Yo tengo en buena estima al ministro Wert. Cuanto más se meten con él por lo que hace o dice, más le aprecio. Por supuesto, ello no impide que pueda estar en desacuerdo con algunas de las medidas que ha tomado o con algunas de las opiniones que ha expresado. Pero esa animadversión que suscita entre sus adversarios ideológicos e incluso entre bastantes de sus teóricos correligionarios —animadversión debida, a mi entender, a su locuacidad y a esa extraña costumbre, tan impropia de la clase política, de decir lo que piensa sin dejar de pensar lo que dice—, lejos de refrenar mis simpatías, las acrecienta. Y no digamos ya si quien le increpa es la tropa de congresistas, senadores y diputados autonómicos catalanes en marcha hacia la independencia, y no sólo educativa.

Dicho lo cual, se entenderá que deplore el anuncio de la suspensión del acto de apertura del curso académico 2013-2014 que debía celebrarse el próximo lunes en la Universidad de Zaragoza con la asistencia del Príncipe de Asturias y del propio ministro Wert. Y que no sólo lo deplore, sino que lo encuentre intolerable. Según el rector Manuel López, la decisión obedece a «la certidumbre de que algunas alteraciones dentro del acto podrían repercutir en la marcha normal del mismo». Por supuesto, no es la presencia del heredero de la Corona lo que habrá excitado los ánimos del personal universitario presto a armar la gorda; o no especialmente, al menos. Es la del señor ministro, al que ya han recibido con análogo cariño en otros recintos docentes, universitarios o no.

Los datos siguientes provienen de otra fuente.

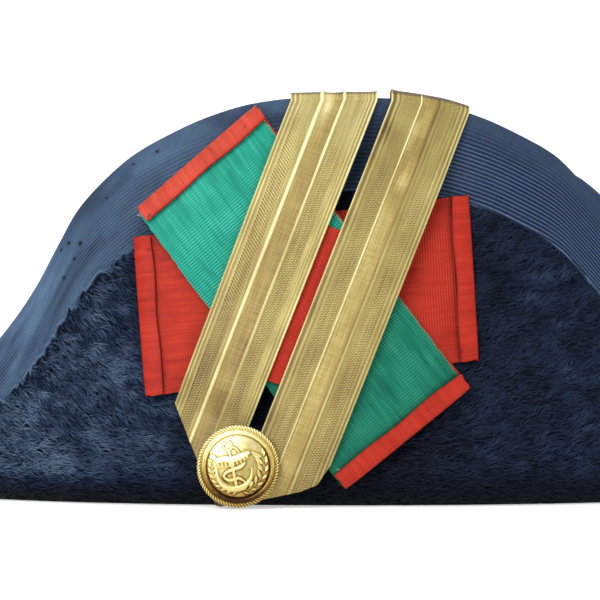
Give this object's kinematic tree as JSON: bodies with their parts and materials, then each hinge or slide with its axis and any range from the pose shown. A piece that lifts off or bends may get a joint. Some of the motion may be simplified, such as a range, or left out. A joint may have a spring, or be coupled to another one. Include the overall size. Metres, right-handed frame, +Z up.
{
  "type": "bicorne",
  "caption": "Navy plush two-cornered hat with bound turned-up flaps, ribbon cockade, gold lace loop and gilt anchor button.",
  "frame": {"origin": "middle of the hat's bounding box, on the flat underside of the brim", "axes": "+X along the hat from tip to tip, -Y towards the decorated front flap, +Z up"},
  "size_m": [0.46, 0.1944, 0.1318],
  "materials": {
    "plush": "long silky nap, brushed along the hat",
    "grosgrain": "ribbed along the edge, matt",
    "red_silk": "ribbed moire, soft sheen",
    "green_silk": "ribbed moire, soft sheen",
    "gold_lace": "woven metal thread, a little tarnished",
    "gilt": "stamped and gilt, polished high parts"
  },
  "bodies": {
    "root": {"crown": "plush", "front_brim": "plush", "back_brim": "plush", "front_binding": "grosgrain", "back_binding": "grosgrain", "red_ribbon": "red_silk", "red_backing": "red_silk", "green_ribbon": "green_silk", "red_patch": "red_silk", "gold_lace": "gold_lace", "button": "gilt"}
  },
  "joints": []
}
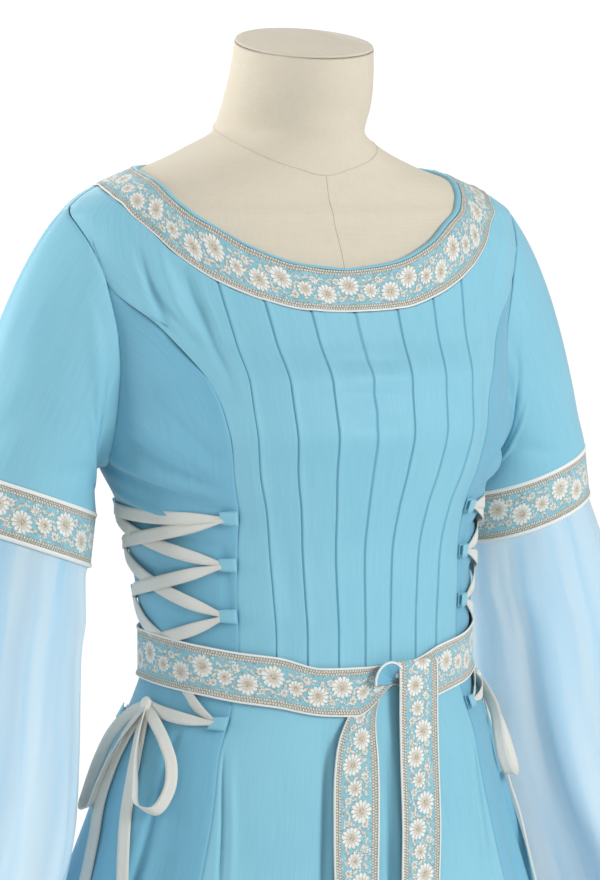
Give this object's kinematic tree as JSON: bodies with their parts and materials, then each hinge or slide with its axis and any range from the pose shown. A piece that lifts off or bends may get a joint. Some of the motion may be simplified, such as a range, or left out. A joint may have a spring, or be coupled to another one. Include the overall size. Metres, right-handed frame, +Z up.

Asegura Manuel López que los posibles alborotadores figuran entre los invitados al acto, por lo que de nada serviría incrementar la vigilancia en el exterior del edificio. ¿Y a qué espera, pues, para identificarlos, retirarles la invitación y abrirles, si procede, un expediente? Cualquier cosa con tal de celebrar lo que estaba programado. No, rector, su postura es deleznable. Comportamientos como el suyo han convertido la enseñanza pública en un coto vedado donde se practica la caza mayor con la aquiescencia o el silencio cómplice de las propias autoridades académicas —llámense directores de institutos o rectores de universidad—, deseosas de no contrariar a quienes, al cabo, les han puesto con sus votos allí donde están. Y así le va al país.